A practical first phase often targets one return channel, one ERP environment, and a limited set of product categories with clear policy rules. This allows teams to validate data flows, confidence thresholds, exception handling, and KPI baselines. Once the workflow is stable, retailers can expand into more complex categories, warehouse nodes, and cross-border scenarios.
- Phase 1: automate intake, policy validation, and low-risk authorization
- Phase 2: add fraud scoring, disposition recommendations, and warehouse orchestration
- Phase 3: integrate finance reconciliation, supplier recovery, and advanced analytics
- Phase 4: extend to omnichannel, regional, and multilingual returns operations
- Phase 5: connect returns intelligence to merchandising, planning, and product quality teams
Leadership alignment matters. CIOs and CTOs typically own architecture, security, and integration standards. Operations leaders own throughput, exception handling, and warehouse execution. Finance leaders care about reconciliation, controls, and recovery value. Customer experience teams focus on transparency and refund speed. AI programs scale faster when these stakeholders share a common operating model and metric framework.
What success looks like after deployment
Successful retailers do not measure AI agents only by automation percentage. They measure whether returns become more predictable, more auditable, and more economically optimized.
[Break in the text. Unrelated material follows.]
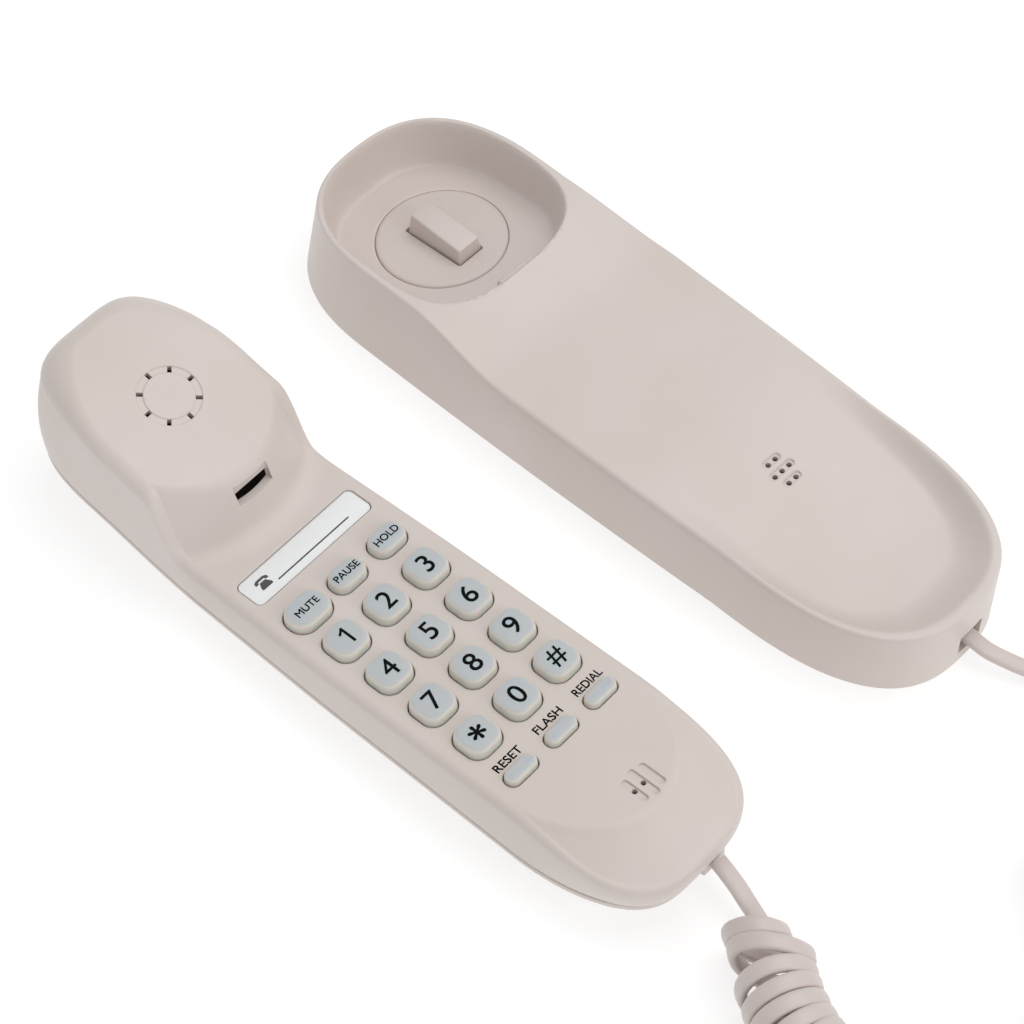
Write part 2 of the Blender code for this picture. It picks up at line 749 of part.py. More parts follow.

That includes lower manual touch rates, but also better inventory visibility, fewer reconciliation issues, improved fraud containment, and stronger customer communication.
Over time, the strategic value grows beyond reverse logistics. Returns data becomes a source of operational intelligence that informs product design, supplier management, fulfillment quality, and pricing strategy. In that sense, retail AI agents for returns processing are not just a service automation tool. They are part of a broader enterprise AI architecture for decision quality and operational resilience.